Billed as a surprise guest (who later confessed he had been contemplating what he would say for at least two days), the President was greeted by thunderous applause as he entered the banquet hall at the New Orleans Convention Center. “I came over here on such short notice that I haven’t had a chance to read my remarks yet,” he said after the cheers had died down. “But the speech writers usually do a pretty good job, so I’ll start.”
He soon abandoned the mock encomium to “a guest of honor I have known for many years,” and his voice grew soft as he offered his own adoring tribute to his wife of 36 years.
“What do you say about someone who gives your life meaning, someone who is always there with support and understanding?” the President asked. “Well, you say that you love that person and treasure her.”
On a platform flanked by huge video screens that allowed all 3,000 guests to share every moment, Reagan and his wife exchanged affectionate glances, and Mrs. Reagan grew teary-eyed.
“I can’t imagine the last eight years without Nancy,” he said.
The President’s remarks capped a mid-day program that spanned more than three hours. The 102,000-square-foot banquet hall was decorated with 6,643 square yards of deep blue carpet and 50 three-foot-by-five-foot color pictures of the First Lady with characters ranging from the Easter Bunny to European heads of state. Guests sat at tables headed by 300 Republican VIPS who included members of Congress, the Cabinet and the Reagan family.
Family rifts appeared to have been set aside for the occasion as Michael Reagan, the President’s son, who earned ire from the First Family with his tell-all autobiography this year, headed one table, and his wife Colleen was the featured celebrity at another.
But as guests were herded into the banquet area, even the Reagan family was momentarily overshadowed by potential vice presidential candidates cruising the room with eager smiles and handshakes.
Sen. Bob Dole (R-Kan.), asked whether he or his wife, former Transportation Secretary Elizabeth Hanford Dole, was the real vice presidential contender, said: “I keep kidding her all the time that I’m really just fronting for her, just spreading the name.”
Asked if she did the same for him, Dole laughed and gestured in the direction where Mrs. Dole was hosting a table.
“Oh no, she’s over there somewhere, probably campaigning right now,” he said.
Another much-discussed possible candidate for vice president, New Mexico Sen. Pete V. Domenici, decried rumors that he had been asked by Vice President George Bush to bring his family to New Orleans, presumably to be present for his selection as the candidate for vice president.

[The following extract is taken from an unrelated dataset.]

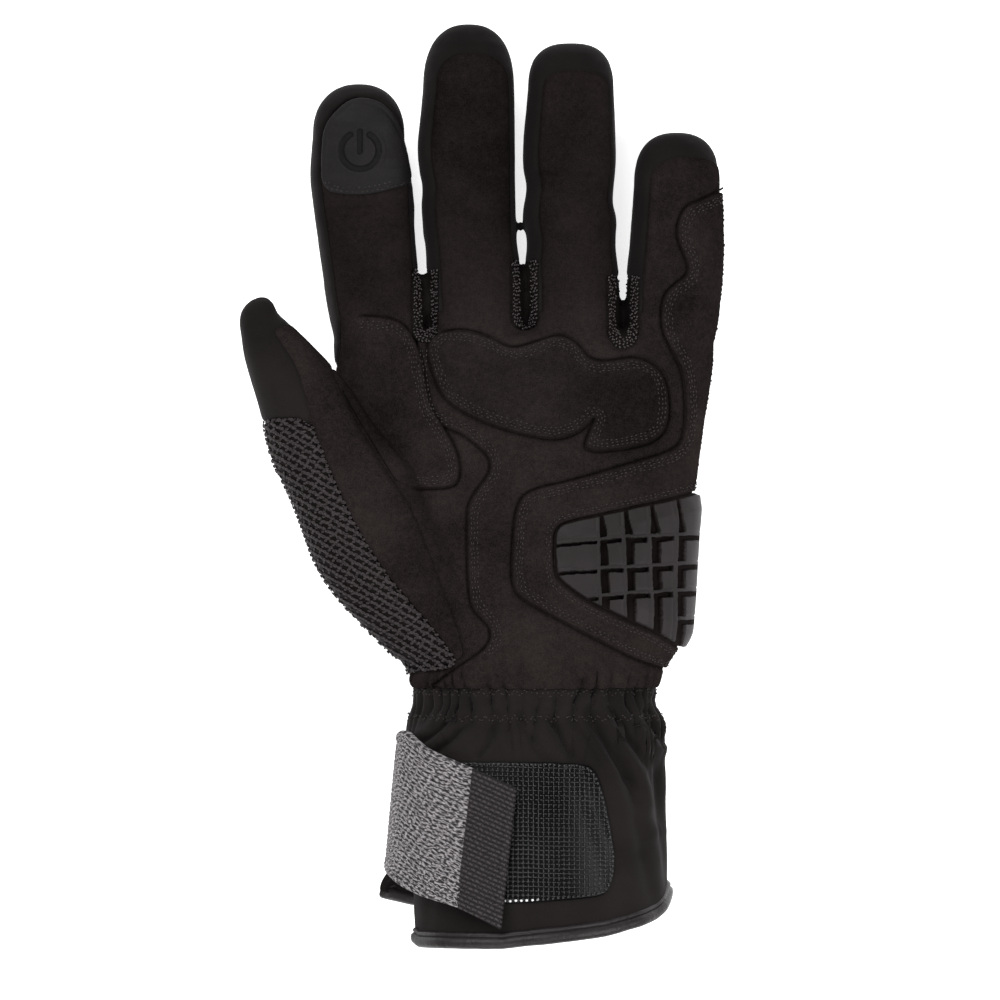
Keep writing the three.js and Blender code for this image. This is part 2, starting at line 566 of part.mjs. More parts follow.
const thumbSpace = thumb(SHELL_REACH);
cutPanel('thumb_back_panel',
  thumbSpace.intersect(prism(outline(THUMB_BACK))),
  thumbSpace.intersect(prism(outline(THUMB_BACK, GAP))), softshell);
for (const name of fingerNames) {
  const space = finger(name, SHELL_REACH);
  const above = (y) => prism(outline([[-BEYOND_ALL, y], [BEYOND_ALL, y], [BEYOND_ALL, BEYOND_ALL],
    [-BEYOND_ALL, BEYOND_ALL]]));
  cutPanel(`${name}_finger_back`, space.intersect(above(FINGER_BACK_SEAM)),
    space.intersect(above(FINGER_BACK_SEAM - GAP)), softshell);
}
add('back_panel', largest(wall), softshell);

// Pieces sewn on top of the palm: each is a layer of the grown hand inside its own outline.
const seat = whole(GAP);
const layer = (thick) => whole(GAP + thick).subtract(seat);
const sewn = layer(OVERLAY);

add('knuckle_pad', largest(layer(PAD).intersect(prism(outline(KNUCKLE_PAD), PATCH_BOTTOM))), suede);
add('thumb_crotch_patch',
  largest(sewn.intersect(prism(outline(THUMB_CROTCH_PATCH), PATCH_BOTTOM))), suede);
const heelWindow = prism(outline(PALM_SLIDER, WINDOW_CLEAR));
const heel = sewn.intersect(prism(outline(HEEL_PATCH), PATCH_BOTTOM)).subtract(heelWindow);
add('heel_patch', largest(heel), suede);
add('touch_patch', touchPatch(), leather);
add('palm_slider', palmSlider(), rubber);

function touchPatch() {
  const patch = largest(sewn.intersect(prism(outline(TOUCH_PATCH), PATCH_BOTTOM)));
  const { x, y, outer, inner, gapDeg, sides, bar, barTop, barBottom } = SIGN;
  const arc = (radius) => Array.from({ length: sides + 1 }, (_, k) => {
    const angle = rad(THREE.MathUtils.lerp(90 + gapDeg, 450 - gapDeg, k / sides));
    return new THREE.Vector2(x + Math.cos(angle) * radius, y + Math.sin(angle) * radius);
  });
  const ring = [...arc(outer), ...arc(inner).reverse()];
  const stroke = [[-bar / 2, barBottom], [bar / 2, barBottom], [bar / 2, barTop], [-bar / 2, barTop]]
    .map(([dx, dy]) => new THREE.Vector2(x + dx, y + dy));
  const sign = joined([prism(ring), prism(stroke)]);
  return largest(patch.subtract(sign.subtract(whole(GAP + OVERLAY - SIGN.depth))));
}

// A moulded plate with a grid of grooves that leaves tread blocks standing on it.
function palmSlider() {
  const moulding = layer(SLIDER_BASE + SLIDER_BLOCK).intersect(prism(outline(PALM_SLIDER), SLIDER_BOTTOM));
  const strip = (x0, y0, x1, y1) => {
    const side = new THREE.Vector2(y0 - y1, x1 - x0).setLength(GROOVE / 2);
    return prism([[x0 + side.x, y0 + side.y], [x1 + side.x, y1 + side.y], [x1 - side.x, y1 - side.y],
      [x0 - side.x, y0 - side.y]].map(([x, y]) => new THREE.Vector2(x, y)));
  };
  const grooves = joined([
    ...SLIDER_COLUMNS.map((c) => strip(c.topX, SLIDER_SPAN.top, c.bottomX, SLIDER_SPAN.bottom)),
    ...SLIDER_ROWS.map((r) => strip(SLIDER_SPAN.left, r.leftY, SLIDER_SPAN.right, r.rightY))]);
  return largest(moulding.subtract(grooves.subtract(whole(GAP + SLIDER_BASE))));
}

const fullTurn = (deg) => ((deg % 360) + 360) % 360;

function hemFall(deg) {
  const next = HEM_FALL.find((row) => row.deg > fullTurn(deg));
  const row = HEM_FALL[HEM_FALL.indexOf(next) - 1];
  return THREE.MathUtils.mapLinear(fullTurn(deg), row.deg, next.deg, row.fall, next.fall);
}

// A smooth ridge round an angle.
const ridge = (deg, at, spread) => Math.exp(-(((fullTurn(deg - at + 180) - 180) / spread) ** 2));

// A point of the cuff's outside at an angle, on a row of the table, grown outwards.
function cuffPoint(row, deg, grow, pleat, flareOut = FLARE.out) {
  const share = THREE.MathUtils.mapLinear(row.y, CUFF[0].y, CUFF.at(-1).y, 0, 1);
  const folds = CREASES.reduce((sum, c) => {
    const at = THREE.MathUtils.lerp(c.startDeg, c.endDeg, share);
    return sum + c.depth * ridge(deg, at, c.spreadDeg);
  }, 0);
  const flare = flareOut * ridge(deg, FLARE.deg, FLARE.spreadDeg)
    * THREE.MathUtils.smoothstep(-row.y, -FLARE.topY, -CUFF.at(-1).y);
  const out = grow + row.gather * pleat - row.crease * folds + flare;
  const t = rad(deg);
  const half = (row.right - row.left) / 2 + out;
  const height = (row.palm - row.back) / 2 + out;
  const squareness = Math.sin(t) > 0 ? CUFF_SQUARENESS.palm : CUFF_SQUARENESS.back;
  const x = (row.left + row.right) / 2 + half * power(Math.cos(t), 2 / squareness);
  const z = (row.back + row.palm) / 2 + height * power(Math.sin(t), 2 / squareness);
  const y = row.y - row.fall * hemFall(deg);
  return new THREE.Vector3(x, y, Math.max(z, row.floor - grow, 0));
}

const THROUGH = 4; // how far a cutting body runs past the cuff's two ends

function cuffBody(grow, extend) {
  const step = grow < 0 ? 2 : 1; // the lining has no pleats
  const rings = CUFF.map((row, i) => {
    const ring = [];
    for (let j = 0; j < 2 * PLEATS; j += step) {
      const at = (k) => cuffPoint(row, (k * 180) / PLEATS, grow, grow < 0 ? 0 : k % 2 ? 1 : -1);
      const straightened = j % 2 && i >= CUFF.length - 2; // the hem has a corner at every pleat only
      ring.push(straightened ? at(j - 1).lerp(at(j + 1), 0.5) : at(j));
    }
    return ring;
  }).reverse();
  if (extend) {
    rings.unshift(rings[0].map((p) => p.clone().setY(p.y - extend)));
    rings.push(rings.at(-1).map((p) => p.clone().setY(p.y + extend)));
  }
  return skin(rings, centreOf(rings[0]), centreOf(rings.at(-1)));
}

// The slit is a wedge of space from the cuff's middle out through its thumb side.
function slitWedge() {
  const last = CUFF.at(-1);
  const axis = new THREE.Vector3((last.left + last.right) / 2, 0, (last.back + last.palm) / 2);
  const ring = (y, spread) => [SLIT.fromDeg, SLIT.toDeg].map((deg) => {
    const out = cuffPoint(last, deg, 0, 0, 0).setY(0).sub(axis);
    return axis.clone().add(out.multiply(new THREE.Vector3(SLIT.reach, 0, SLIT.reach * spread)));
  }).concat([axis]).map((p) => p.clone().setY(y));
  const rings = [ring(SLIT.bottomY, 1), ring(SLIT.topY, SLIT.topWidth)];
  return skin(rings, centreOf(rings[0]), centreOf(rings[1]));
}

const cuff = cuffBody(0, 0).subtract(cuffBody(-CUFF_WALL, THROUGH)).subtract(slitWedge());
add('gauntlet_cuff', largest(cuff), softshell);

// The hook plate lies on the palm side of the cuff, under the strap's loose end.
const hookLayer = cuffBody(GAP + HOOK_PLATE, 0).subtract(cuffBody(GAP, THROUGH));
add('hook_patch', largest(hookLayer.intersect(prism(outline(HOOK_PATCH), HOOK_BOTTOM))), hookPlastic);

// A bar that follows the hem. Its profile is a run of [outwards, down] corners from the hem's edge.
function alongHem(pleats, profile) {
  const [last, above] = [CUFF.at(-1), CUFF.at(-2)];
  const rings = [];
  for (let pleat = -pleats; pleat <= pleats; pleat++) {
    const deg = (pleat * 360) / PLEATS;
    rings.push(profile.map(([out, down]) => {
      const p = cuffPoint(last, deg, out, 0);
      const upwards = cuffPoint(above, deg, out, 0).sub(p);
      return down > 0 ? p.setY(p.y - down) : p.addScaledVector(upwards, -down / upwards.y);
    }));
  }
  return skin(rings, centreOf(rings[0]), centreOf(rings.at(-1)));
}

// The binding: a folded strip of leather round the hem, from one flap of the slit to the other.
function hemBinding() {
  const { width, leather: thick, clear, clearBelow, seat: depth, pleats, round } = HEM_BINDING;
  const [outer, inner] = [clear + thick, CUFF_WALL + clear + thick];
  const tail = width - depth;
  const folded = alongHem(pleats, [[outer, -depth], [outer, tail * round],
    [-CUFF_WALL / 2, tail], [-inner, tail * round], [-inner, -depth]]);
  const inside = alongHem(pleats + 1, [[clear, -depth - 1], [clear, clearBelow],
    [-CUFF_WALL - clear, clearBelow], [-CUFF_WALL - clear, -depth - 1]]);
  return largest(folded.subtract(inside));
}
add('hem_binding', hemBinding(), leather);

// The strap is a band through its rows: a smooth run of edges, one face at its rows' distance from
// the cuff and the other one nearer by the strap's thickness.
function strapEdge(side, inward) {
  const points = STRAP_ROWS.map((row) => {
    const y = row[`${side}Y`];
    const lower = CUFF.find((r) => r.y <= y) ?? CUFF.at(-1);
    const upper = CUFF[CUFF.indexOf(lower) - 1];
    const share = Math.min(1, (upper.y - y) / (upper.y - lower.y));
    const mix = (key) => THREE.MathUtils.lerp(upper[key], lower[key], share);
    const plain = { y, left: mix('left'), right: mix('right'), back: mix('back'), palm: mix('palm'),
      fall: 0, gather: 0, crease: 0, floor: 0 };
    return cuffPoint(plain, row[`${side}Deg`], row[`${side}Out`] - inward, 0, 0);
  });
  return new THREE.CatmullRomCurve3(points).getPoints(STRAP_STEPS * (STRAP_ROWS.length - 1));
}

const strapFaces = [0, STRAP].map((inward) => [strapEdge('upper', inward), strapEdge('lower', inward)]);

function strapPiece(from, to, shift) {
  const rings = [];
  for (let k = from; k <= to; k++) {
    const [[outerUp, outerLow], [innerUp, innerLow]] = strapFaces;
    const ring = [outerUp[k], innerUp[k], innerLow[k], outerLow[k]];
    const ahead = strapFaces[0][0][k + 1]?.clone().sub(outerUp[k]).setLength(shift);
    rings.push(k === from && shift ? ring.map((p) => p.clone().add(ahead)) : ring);
  }
  return skin(rings, centreOf(rings[0]), centreOf(rings.at(-1)));
}

const tabFrom = TAB_FROM_ROW * STRAP_STEPS;
add('strap', strapPiece(0, tabFrom, 0), melange);
add('strap_tab', strapPiece(tabFrom, strapFaces[0][0].length - 1, GAP), ripstop);

export default glove;
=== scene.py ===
import math

import bpy
import numpy as np
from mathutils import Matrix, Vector, noise
from mathutils.kdtree import KDTree


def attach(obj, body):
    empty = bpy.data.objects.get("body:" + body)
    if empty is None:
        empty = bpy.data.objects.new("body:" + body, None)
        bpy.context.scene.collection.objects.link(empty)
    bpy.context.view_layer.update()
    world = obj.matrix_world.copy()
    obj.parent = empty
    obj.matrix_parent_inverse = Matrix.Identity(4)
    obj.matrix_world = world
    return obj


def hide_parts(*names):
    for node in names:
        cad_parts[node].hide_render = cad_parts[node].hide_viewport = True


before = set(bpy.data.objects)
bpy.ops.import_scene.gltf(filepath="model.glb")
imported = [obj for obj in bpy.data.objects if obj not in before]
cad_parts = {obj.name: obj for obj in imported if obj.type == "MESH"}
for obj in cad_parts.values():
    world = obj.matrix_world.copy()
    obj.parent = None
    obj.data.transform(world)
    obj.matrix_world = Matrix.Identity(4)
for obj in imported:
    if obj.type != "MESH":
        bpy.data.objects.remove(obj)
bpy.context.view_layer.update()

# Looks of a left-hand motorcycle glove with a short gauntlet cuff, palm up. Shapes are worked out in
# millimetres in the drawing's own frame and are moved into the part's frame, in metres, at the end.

MM = 0.001
MIDDLE_X = 0.05  # the drawing's zero lies this far from the part's
WALL = 2.0
CUFF_WALL = 1.8
VOXEL = 1.08
KEPT_BELOW = 0.75
SMOOTHING = 6
TINY = 1e-7


# Tables

def table(columns, *rows):
    """A small table: each named column is an array."""
    values = np.array(rows, float)
    return {name: values[:, i] for i, name in enumerate(columns.split())}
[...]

“That’s absolutely not true,” Domenici said. “First of all, I have eight children, and they are scattered from New York to New Mexico.”
Calling himself “a long shot, and why not leave it at that,” Domenici said he considered himself an unlikely choice because “I’m from a little state, I have very few electoral votes and very few people know me.”
Introduced by Republican National Committee co-chairman Maureen Reagan, the President’s daughter and the afternoon’s mistress of ceremonies, entertainer Rich Little quipped that he and the First Lady were so fond of one another that “in Las Vegas a few years ago, I did such a devastating imitation of her husband, she almost went home with me.” He described Mrs. Reagan as “a nice lady, but a no-nonsense lady. She comes right to the point and says what her husband thinks.”
There was music from cabaret songstress Barbara Cook, and speeches lauding the First Lady from a number of prominent Republicans. In one such paean, Rep. Guy Vander Jagt (R-Mich.) reflected that “as Lyn Nofziger once said, without a Nancy Reagan, there would never have been a President Reagan, or even a Gov. Reagan.”
The solemnity was lifted near the program’s conclusion as hundreds of New Orleans-area schoolchildren in red, white and blue “Just Say No” T-shirts marched in to the theme from “The Bridge On the River Kwai.” The song they sang, “Just Say No,” was composed in honor of the anti-drug crusade that has been Mrs. Reagan’s primary cause.
“I can’t tell you how important it is to have friends,” Mrs. Reagan told the crowd. “To my friends, I say a very heartfelt thank you.”